13 responses to “The Top 10+ Reasons I Love Individuals with ASDs

  1. gbe

    September 24, 2010 at 5:00 PM

    Nonchalance – “Where are you going Ben?” “On a walk.” Three hours later I find out he walked to the bookstore, the coffee shop and back – probably two solid hours of walking.

    • jholverstott

      September 25, 2010 at 5:21 AM

      In that 60 minutes of shopping, another reason I love individuals with ASDs may have presented itself: Total engrossment in what they love, be it manga, hot rods, railroads, or movies of the 1920s.

  2. Kathleen

    September 25, 2010 at 1:02 AM

    My 19 year old son hugs everybody. He doesn’t realize that it isn’t appropriate to hug your male friends, your teachers, your parent’s friends, and people you just met. He is 6′ 3″ and has huge shoulders. When he hugs a person they know they have been hugged.

    • jholverstott

      September 25, 2010 at 5:22 AM

      There is nothing better than a bear hug — a hug that hugs back.

  3. Christopher Duvall

    September 25, 2010 at 5:22 AM

    Those seem to pretty much sum up my son and me. The brutal honesty and the social quirks that both of us have.

  4. Maureen Soricelli

    September 25, 2010 at 8:36 AM

    You have done a great job of rounding up what makes people with ASD great. I think the best thing about my son is that he is someone who reminds me not to worry. I think he is calmer about the ups and downs in life than I would have expected him to be. He’s dependable, trustworthy, analyzes the best way to do things, and follows up on the path he chooses.
    I asked a child with ASD how he thought he should do a particular task one time, and he said to me, “Do you think we should do this with a little love?” I told him that we should do everything with a little love. And that’s how you work with these children and adults, with a little love.

    • jholverstott

      September 25, 2010 at 3:37 PM

      Thank you for your comment. It literally caused an “oh yeah!” when you wrote “analyzes the best way to do things, and follows up”. So true and so admirable.

  5. Casdok

    September 26, 2010 at 8:20 PM

    My son wont tolerate staff ‘socialising’ on thier mobiles. Good for him!
    And i have learnt not to sweat the small stuff in life 🙂

  6. SKL

    September 27, 2010 at 9:10 PM

    My daughter has taught me to dance with abandon…always…no matter if it’s at the Farmers Market or in our living room or in church!

    • jholverstott

      September 27, 2010 at 10:56 PM

      I have a big smile on my face about this one. I have so much self-consciousness about dancing that the thought of her dancing is wonderful. Thank you for sharing and maybe your daughter BFAB — Born from a Boombox?!

  7. Emma Apple

    October 21, 2010 at 5:06 AM

    Love love this post! Definitely describes my daughter and myself too!

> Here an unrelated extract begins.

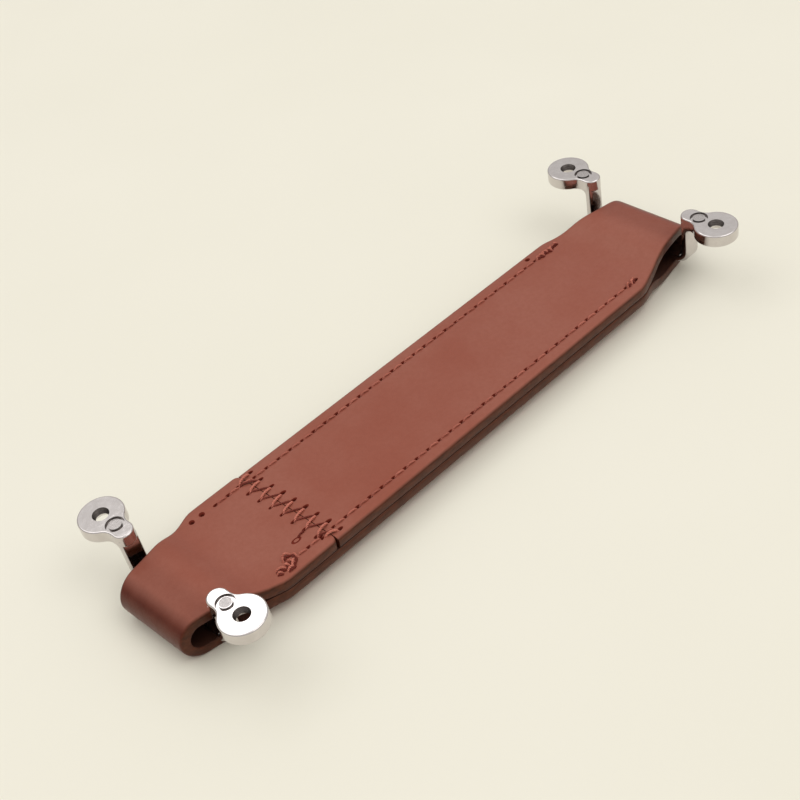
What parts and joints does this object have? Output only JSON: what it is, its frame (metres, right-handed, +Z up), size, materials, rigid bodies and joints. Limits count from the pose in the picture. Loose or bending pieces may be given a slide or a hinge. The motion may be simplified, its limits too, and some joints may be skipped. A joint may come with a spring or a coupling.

    I’m sure there are things I’d add, but I think you captured it in your list so well.

  8. Mel

    October 21, 2010 at 1:24 PM

    Great post!
    Simplicity – I have a (almost) 3 year old who is yet to be diagnosed. He has many autistic traits though, including the ability to find beauty and an overwhelming sense of enjoyment in the simplest of things… Bubbles, balloons, spinning in circles, and my favorite, watching a feather or a piece of fluff float to the ground over and over again. When he’s excited, he smiles with his entire being. It just beams out of him and touches the hearts of those around him. I’ve never seen anything like it. He helps myself and others to appreciate the simple things in life, despite all of his complexities.

    Thank you for sharing and allowing me to share too.
    🙂 Mel

    • jholverstott

      October 21, 2010 at 3:13 PM

      Absolutely so true. So simple that it’s easy to overlook. Thanks, Mel, for adding to the infinite list!